Even if benefits currently scheduled for the future are paid, the participants in Social Security will have received a rate of return on their taxes that is near zero. This low rate of return has formed the basis for increasing calls for reform. In 2001, President George W. Bush established the President’s Commission to Strengthen Social Security (CSSS), of which I was a member. The CSSS considered alternative ways of dealing with the thirteen-trillion-dollar debt and suggested adjusting the benefit formula and allowing workers to invest part of their FICA taxes in individual retirement accounts. Thus, part of each worker’s FICA would be deposited to an account in his or her name and would not become part of general Treasury revenue.

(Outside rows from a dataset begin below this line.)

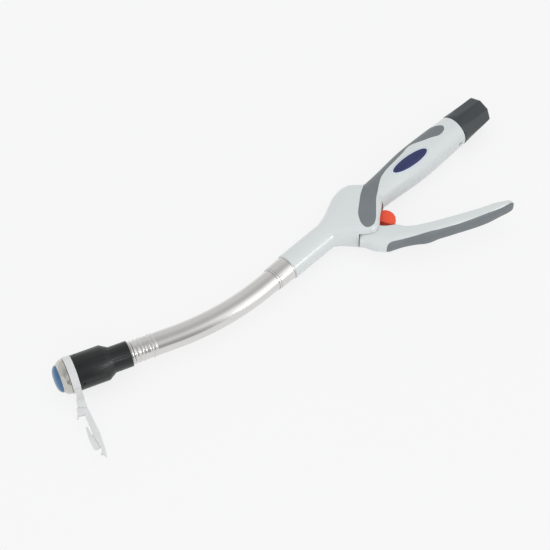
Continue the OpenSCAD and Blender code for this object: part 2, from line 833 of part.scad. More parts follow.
// Lead screw with two flats, held from turning by a bush in the grip.
flat_half = screw_r * 0.75;
screw_front = bend_x + link_gap;
screw_back = 9;
screw_rear = rear_x + knob_long - screw_back;
fork_long = 9;
band_thick = 1.2;
band_in_fork = 6.5;
fork_r = 4;
rivet_at = 3;
rivet_hole = 1.5;
// how far the band's end leans off the axis once it is drawn out of the bend
travel_side = pow(anvil_travel + link_gap + band_in_fork, 2) / (2 * bend_r);
module fork_cut(side) {
    // wide enough for the band to lean over as it enters the bend
    w = band_thick + travel_side + 4 * air;
    translate([-eps, side * travel_side / 2 - w / 2, -fork_r]) cube([band_in_fork + 2 * air, w, 2 * fork_r]);
}

module lead_screw() {
    color(steel_grey) placed() difference() {
        union() {
            intersection() {
                rod(screw_front + fork_long, screw_rear, screw_r);
                translate([screw_front, -screw_r, -flat_half])
                    cube([screw_rear - screw_front, 2 * screw_r, 2 * flat_half]);
            }
            rod(screw_front, screw_front + fork_long, fork_r);
        }
        translate([screw_front, 0, 0]) fork_cut(1);
        translate([screw_front + rivet_at, 0, 0]) rotate([90, 0, 0])
            cylinder(h = 3 * fork_r, r = rivet_hole, center = true);
    }
}

module guide_bush() {
    color(brass_yellow) placed() difference() {
        rod(web_xs[1] - bush_past, web_xs[1] + web + bush_past, drive_bore - running);
        intersection() {
            rod(web_xs[1] - 2 * bush_past, web_xs[1] + web + 2 * bush_past, screw_r + running);
            translate([web_xs[1] - 2 * bush_past, -drive_bore, -flat_half - running])
                cube([web + 4 * bush_past, 2 * drive_bore, 2 * (flat_half + running)]);
        }
    }
}

// Pull band round the bend, with a rivet at each end that slides across the forks.
band_high = 5.6;
band_reach_angle = (link_gap + band_in_fork) / bend_r * 180 / PI;
rivet_r = 1;
rivet_long = 7;
module pull_band() {
    color(steel_grey) {
        round_bend(-band_reach_angle, bend_angle + band_reach_angle) difference() {
            square([band_thick, band_high], center = true);
        }
        placed() translate([screw_front + rivet_at, 0, 0]) band_rivet(link_gap + rivet_at);
        in_head() translate([-head_reach + link_gap + rivet_at, 0, 0])
            mirror([0, 1, 0]) band_rivet(link_gap + rivet_at);
    }
}

module band_rivet(past) {
    // the band has already left the straight axis by this much at the rivet
    translate([0, past * past / (2 * bend_r), 0]) rotate([90, 0, 0])
        cylinder(h = rivet_long, r = rivet_r, center = true);
}

nut_past = 20;
module drive_nut() {
    color(brass_yellow) placed() difference() {
        union() {
            rod(thrust_x, rear_x + nut_past, nut_room - air);
            rod(thrust_x, thrust_x + flange_thick, thrust_r - air);
        }
        rod(thrust_x - eps, rear_x + nut_past + eps, screw_r + running);
    }
}

washer_bore_gap = 1;
module thrust_washers() {
    flange_rear = thrust_x + flange_thick;
    color(steel_grey) placed() {
        pipe(thrust_x - washer_room, thrust_x - air, thrust_r, screw_r + washer_bore_gap);
        pipe(flange_rear + air, flange_rear + washer_room, thrust_r, nut_room);
    }
}

// Knob: turned form with long shallow flutes that deepen to the far end.
knob_front = rear_x + air;
knob_back = knob_front + knob_long;
knob_lip = 0.4;
knob_band = 3;
end_round = 2.4;
flute_r = 26;
flute_lead = 2;
flute_rise = 0.1;
screw_well = 1;
module knob() {
    color(near_black) placed() difference() {
        turned([
            [knob_front, nut_room - air], [knob_front, knob_r - knob_lip], [knob_front + knob_lip, knob_r],
            [knob_front + knob_band, knob_r], [knob_back - end_round, knob_end_r],
            [knob_back - end_round / 2, knob_end_r - end_round / 6],
            [knob_back - end_round / 6, knob_end_r - end_round / 2],
            [knob_back, knob_end_r - end_round], [knob_back, 0], [rear_x + nut_past, 0],
            [rear_x + nut_past, nut_room - air]
        ]);
        for (i = [0 : knob_flutes - 1]) rotate([360 * (i + 0.5) / knob_flutes, 0, 0])
            translate([knob_front + flute_lead, 0, knob_r + flute_r + flute_rise])
                rotate([0, 90 + flute_lean, 0]) cylinder(h = knob_long + 2 * flute_lead, r = flute_r, $fn = 180);
        rod(rear_x + nut_past - eps, screw_rear + screw_well, screw_r + screw_well);
    }
}

// Anvil: steel head with a blue cap, a soft washer for the knife, its shaft and the rod that pulls it.
anvil_face = anvil_gap;
rim_high = 1.2;
rim_round = 0.3;
groove_gap = 0.3;
washer_floor = 2.5;
washer_sink = 0.4;
washer_inner = shaft_r + 1;
pocket_deep = 0.4;
pocket_wide = 0.9;
module anvil_head() {
    color(steel_grey) in_head() difference() {
        turned(concat(
            [[anvil_face, shaft_r], [anvil_face, anvil_r - rim_round], [anvil_face + rim_round, anvil_r]],
            [[anvil_face + rim_high, anvil_r]],
            [for (i = [1 : 6]) let (s = i / 6) [
                anvil_face + rim_high + s * (anvil_steel - rim_high), cap_r + (anvil_r - cap_r) * (1 - s * s)
            ]],
            [[anvil_face + anvil_steel, shaft_r]]
        ));
        // groove for the washer
        difference() {
            rod(anvil_face - eps, anvil_face + washer_floor, knife_r + groove_gap);
            rod(anvil_face - wall, anvil_face + washer_floor + wall, washer_inner);
        }
        // staple pockets on both rings
        both_rows() translate([anvil_face, 0, 0])
            cube([2 * pocket_deep, staple_wide, pocket_wide], center = true);
    }
}

// below 1, the dome is fuller than an ellipse
cap_full = 0.8;
module anvil_cap() {
    color(cap_blue) in_head() turned(concat(
        [[anvil_face + anvil_steel, 0], [anvil_face + anvil_steel, cap_r]],
        [for (i = [1 : 9]) let (a = 10 * i)
            [anvil_face + anvil_steel + cap_high * sin(a), cap_r * pow(cos(a), cap_full)]]
    ));
}

module cutting_washer() {
    color(spacer_white) in_head()
        pipe(
            anvil_face + washer_sink, anvil_face + washer_floor, knife_r + groove_gap - running,
            washer_inner + running
        );
}

shaft_back = -16;
pull_r = 2.6;
module anvil_shaft() {
    color(steel_grey) in_head() pipe(shaft_back, anvil_face + anvil_steel, shaft_r, pull_r);
}

module pull_rod() {
    color(steel_grey) in_head() difference() {
        union() {
            rod(-head_reach + link_gap, -head_reach + link_gap + fork_long, fork_r);
            rod(-head_reach + link_gap, anvil_face, pull_r);
        }
        translate([-head_reach + link_gap, 0, 0]) fork_cut(-1);
        translate([-head_reach + link_gap + rivet_at, 0, 0]) rotate([90, 0, 0])
            cylinder(h = 3 * fork_r, r = rivet_hole, center = true);
    }
}

// Shipping spacer: an open ring between head and anvil, with a pull tail.
spacer_slip = 0.8;
spacer_bore = shaft_r + spacer_slip;
recess_deep = 1.3;
recess_wall = 2;
tail_thick = 3;
tail_wide = 12.7;
module spacer_ring() {
    color(spacer_white) in_head() {
        difference() {
            pipe(air, anvil_gap - air, spacer_r, spacer_bore);
            translate([0, -spacer_r, 0])
                cube([3 * anvil_gap, 2 * spacer_r, 2 * spacer_bore - eps], center = true);
            // shallow recess over the staples
            pipe(0, recess_deep, spacer_r - recess_wall, spacer_bore + recess_wall * 1.9);
        }
        tail_part();
    }
}

// Outlines of the tail: shares of its width out from the head's face, and of its length along it.
neck_shares = [
    [0.05, 0.16], [0.44, 0.16], [0.45, 0.24], [0.5, 0.27], [0.61, 0.31], [0.71, 0.385], [0.8, 0.395],
    [0.85, 0.45], [1, 0.5], [0.9, 0.497], [0.82, 0.472], [0.44, 0.485], [0.2, 0.47], [0.16, 0.4],
    [0.12, 0.34], [0.055, 0.26]
];
bar_shares = [
    [0.16, 0.4], [0.42, 0.45], [0.465, 0.51], [0.47, 0.7], [0.44, 0.76], [0.36, 0.87], [0.31, 0.915],
    [0.49, 0.945], [0.46, 0.962], [0.36, 0.955], [0.25, 1], [0.17, 0.97], [0.05, 0.73], [0.065, 0.68]
];
leaf_shares = [
    [0.71, 0.61], [0.6, 0.62], [0.56, 0.7], [0.44, 0.74], [0.26, 0.87], [0.58, 0.885], [0.77, 0.87],
    [0.8, 0.745]
];
// raised plate that the tail is gripped by
plate_shares = [[0.12, 0.34], [0.61, 0.31], [0.71, 0.385], [0.21, 0.425]];
plate_rise = 1.8;
module tail_outline(shares) {
    polygon([for (s = shares) [s[0] * tail_wide, s[1] * tail_long]]);
}

module tail_part() {
    linear_extrude(tail_thick, center = true) {
        tail_outline(neck_shares);
        tail_outline(bar_shares);
    }
    translate([0, 0, -tail_thick / 2]) {
        linear_extrude(tail_thick / 2) tail_outline(leaf_shares);
        linear_extrude(tail_thick + plate_rise) tail_outline(plate_shares);
    }
}

upper_shell();
lower_shell();
upper_inlay();
lower_inlay();
label_plate();
shell_screws();
tube_collar();
outer_tube();
head_housing();
staple_cartridge();
staples();
staple_pusher();
circular_knife();
push_sleeve();
push_tube();
firing_rod();
firing_yoke();
return_spring();
lever();
lever_grip();
pivot_pin();
safety_latch();
latch_pin();
lead_screw();
guide_bush();
pull_band();
drive_nut();
thrust_washers();
knob();
anvil_head();
anvil_cap();
cutting_washer();
anvil_shaft();
pull_rod();
spacer_ring();
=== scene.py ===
# Circular surgical stapler lying on its side on a pale table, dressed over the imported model.
import bpy
import math
from mathutils import Matrix, Vector


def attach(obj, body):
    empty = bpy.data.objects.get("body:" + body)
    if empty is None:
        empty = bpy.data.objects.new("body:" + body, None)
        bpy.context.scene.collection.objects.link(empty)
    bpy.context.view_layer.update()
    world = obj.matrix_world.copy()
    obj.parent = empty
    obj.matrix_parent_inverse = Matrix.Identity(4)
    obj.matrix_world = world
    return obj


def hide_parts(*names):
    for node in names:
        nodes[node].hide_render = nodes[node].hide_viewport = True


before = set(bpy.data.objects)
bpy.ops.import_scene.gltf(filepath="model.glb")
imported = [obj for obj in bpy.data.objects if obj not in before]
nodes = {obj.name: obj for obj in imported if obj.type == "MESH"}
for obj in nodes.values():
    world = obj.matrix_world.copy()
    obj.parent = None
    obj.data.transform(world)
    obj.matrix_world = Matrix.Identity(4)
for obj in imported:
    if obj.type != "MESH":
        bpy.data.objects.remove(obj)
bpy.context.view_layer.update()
bpy.ops.object.select_all(action="DESELECT")
print("stage: packed model loaded")

mm = 0.001
overrun = 1   # how far a cutting tool runs past a face
fineWeld = 0.000001   # points closer than this, in metres, are one

# Handle axis and bend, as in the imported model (mm, angles in degrees)
layout = {
    "restBack": 98,      # from the front of the collar back to the origin
    "axisHigh": 15.5,    # handle axis above the table
    "bendAngle": 21.5,
    "bendRadius": 230,
    "bendStart": -10,
    "headReach": 82.4,   # straight run from the bend to the face of the head
}
bendTurn = math.radians(layout["bendAngle"])
bendEnd = Vector((
    layout["bendStart"] - layout["bendRadius"] * math.sin(bendTurn),
    layout["bendRadius"] * (1 - math.cos(bendTurn)),
))
handlePlace = Matrix.Translation((-layout["restBack"] * mm, 0, layout["axisHigh"] * mm))

# Modelling helpers

def onlySelect(piece):
    bpy.ops.object.select_all(action="DESELECT")
    piece.select_set(True)
    bpy.context.view_layer.objects.active = piece


def applyModifiers(piece):
    onlySelect(piece)
    for change in list(piece.modifiers):
        bpy.ops.object.modifier_apply(modifier=change.name)


def cleanMesh(piece, near=0.00001):
    onlySelect(piece)
    bpy.ops.object.mode_set(mode="EDIT")
    bpy.ops.mesh.select_all(action="SELECT")
    bpy.ops.mesh.remove_doubles(threshold=near)
    bpy.ops.mesh.normals_make_consistent(inside=False)
    bpy.ops.object.mode_set(mode="OBJECT")


def settle(piece, place):
    piece.matrix_world = place @ piece.matrix_world
    onlySelect(piece)
    bpy.ops.object.transform_apply(location=True, rotation=True, scale=True)


def carve(piece, tool, how="DIFFERENCE"):
    change = piece.modifiers.new("carve", "BOOLEAN")
    change.operation = how
    change.solver = "EXACT"
    change.object = tool
    applyModifiers(piece)
    bpy.data.objects.remove(tool)


def softenEdges(piece, wide, sharpest, steps):
    change = piece.modifiers.new("edges", "BEVEL")
    change.width = wide * mm
    change.segments = steps
    change.limit_method = "ANGLE"
    change.angle_limit = math.radians(sharpest)
    change.miter_outer = "MITER_ARC"
    applyModifiers(piece)


def finish(piece, name, body, materials, replaced=(), smooth=32):
    piece.name = name
    piece.data.name = name
    onlySelect(piece)
    bpy.ops.object.shade_smooth_by_angle(angle=math.radians(smooth))
    if len(piece.data.materials) == 0:
        for material in materials:
            piece.data.materials.append(material)
    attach(piece, body)
    if replaced:
        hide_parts(*replaced)
    return piece


def rod(start, end, radius, sides=96):
    bpy.ops.mesh.primitive_cylinder_add(
        vertices=sides, radius=radius * mm, depth=(end - start) * mm,
        location=((start + end) / 2 * mm, 0, 0), rotation=(0, math.pi / 2, 0),
    )
    tool = bpy.context.object
    settle(tool, Matrix.Identity(4))
    return tool


def post(x, y, low, high, radius, sides=64):
    bpy.ops.mesh.primitive_cylinder_add(
        vertices=sides, radius=radius * mm, depth=(high - low) * mm,
        location=(x * mm, y * mm, (low + high) / 2 * mm),
    )
    tool = bpy.context.object
    settle(tool, Matrix.Identity(4))
    return tool


def block(low, high):
    middle = [(a + b) / 2 * mm for a, b in zip(low, high)]
    bpy.ops.mesh.primitive_cube_add(size=1, location=middle, scale=[(b - a) * mm for a, b in zip(low, high)])
    tool = bpy.context.object
    settle(tool, Matrix.Identity(4))
    return tool


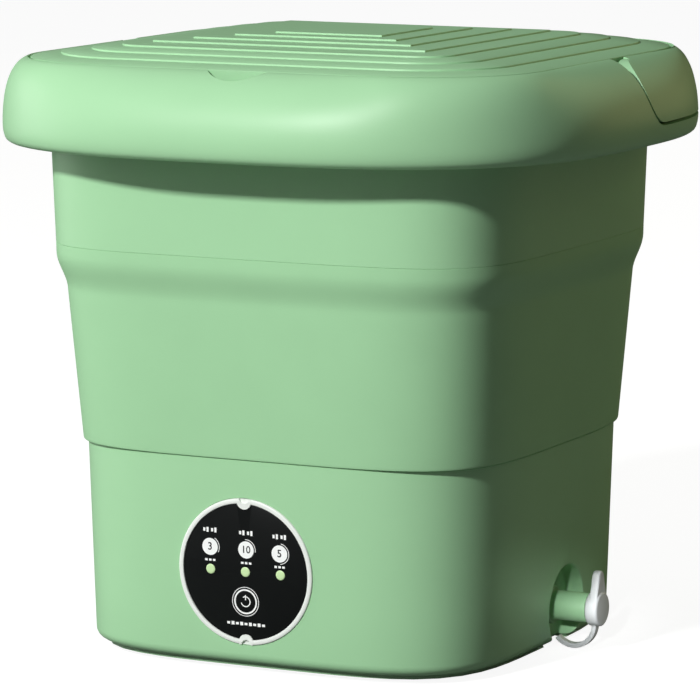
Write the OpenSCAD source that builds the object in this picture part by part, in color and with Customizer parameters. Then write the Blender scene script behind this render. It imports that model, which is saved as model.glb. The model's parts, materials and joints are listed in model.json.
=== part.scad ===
// Portable folding mini washer.
// A tapered base holds the drive, the control panel and the drain. A soft wall joins it to a
// stiff upper ring, which slides down over the base to fold the tub. The ring carries a rounded
// rim, a stepped lift-off lid and a bail handle that lies flush in the rear half of the rim.
// +Z is up, -Y is the front, and the origin is at the centre of the floor contact.

/* [Base] */
// Half width of the base at its foot
foot_half = 105.7; // [100:0.1:107]
// Half width of the base at its top
base_half = 108.3; // [107.5:0.1:109]
// Height of the base's lower edge
base_low_z = 4; // [3:0.5:6]
// Height of the base's upper edge
base_top_z = 99.7; // [95:0.1:104]
// How square the base's plan outline is, 2 for a circle
base_n = 4.2; // [3.5:0.1:5]
// Thickness of the moulded walls
wall = 2.5; // [2:0.1:3]

/* [Soft wall and ring] */
// Half width of the soft wall's lower edge
skirt_half = 109.1; // [108.8:0.1:110]
// Half width of the soft wall where its step begins
waist_half = 113.3; // [112:0.1:114]
// Height at which the soft wall's step begins
step_low_z = 170.5; // [165:0.5:174]
// Height at which the soft wall's step ends
step_high_z = 188.5; // [184:0.5:189]
// How square the soft wall is at its foot
skirt_n = 4.5; // [4.2:0.1:5]
// Half width of the ring at its lower edge
ring_low_half = 117.3; // [117:0.1:118]
// Half width of the ring under the rim
ring_top_half = 118; // [117.8:0.1:118.6]
// Height of the ring's lower edge
ring_low_z = 193; // [191:0.5:196]
// How square the opening at the top is
mouth_n = 5.5; // [5:0.1:6]

/* [Rim] */
// Half width of the rim at its widest
rim_half = 150; // [146:1:154]
// Height of the rim's lower edge
rim_low_z = 239.4; // [237:0.1:241]
// Height of the rim's widest line
rim_wide_z = 248; // [246:0.5:248]
// Height of the rim's top edge, level with the lid's edge
rim_top_z = 279.3; // [278:0.1:281]
// How square the rim's plan outline is
rim_n = 3; // [2.6:0.1:3.6]

/* [Carry handle] */
// How far behind the middle the handle turns
pivot_y = 21; // [20:0.5:24]
// Height of the handle's pivot
pivot_z = 264; // [263.5:0.5:264.5]
// Radius of the handle's rounded ends
nose_r = 15; // [14:0.5:15]
// Radius of the pivot pins
pin_r = 3; // [2.5:0.1:3.5]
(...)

Currently, benefits are scheduled to increase with the increase in real wages. The CSSS benefit formula adjustment would fix the real purchasing power of benefits at the level that would be achieved in 2009. The individual accounts would replace future benefit increases, so that the benefit structure would remain virtually unchanged. These changes would pay off about $4.4 trillion of the $13 trillion Social Security debt, largely through a significant reduction in the level of future promised benefits. Even with this reform, however, future generations would be saddled with $8.6 trillion in extra debt. Several other reforms are being considered, ranging from retaining much of the current pay-as-you-go financing to completely privatizing the system. To the extent that we replace a system in which individuals depend on future generations to pay for their retirement with one in which each generation saves for its own retirement, the U.S. capital stock will grow. Further, contributions to private accounts, even if equal to current tax rates, would correctly be viewed by participants as buying direct benefits and would have little negative effect on labor supply. Thus, the reform path that is ultimately chosen will have long-run implications for capital growth and income growth, and, ultimately, will determine which generation bears the burden of financing retirement.
About the Author
Thomas R. Saving is the director of the Private Enterprise Research Center at Texas A&M University and University Distinguished Professor of Economics at Texas A&M. In 2000, President Bill Clinton appointed Dr. Saving a public trustee of the Social Security and Medicare Trust Funds. In May 2001, President George W. Bush named Dr. Saving to the bipartisan President’s Commission to Strengthen Social Security.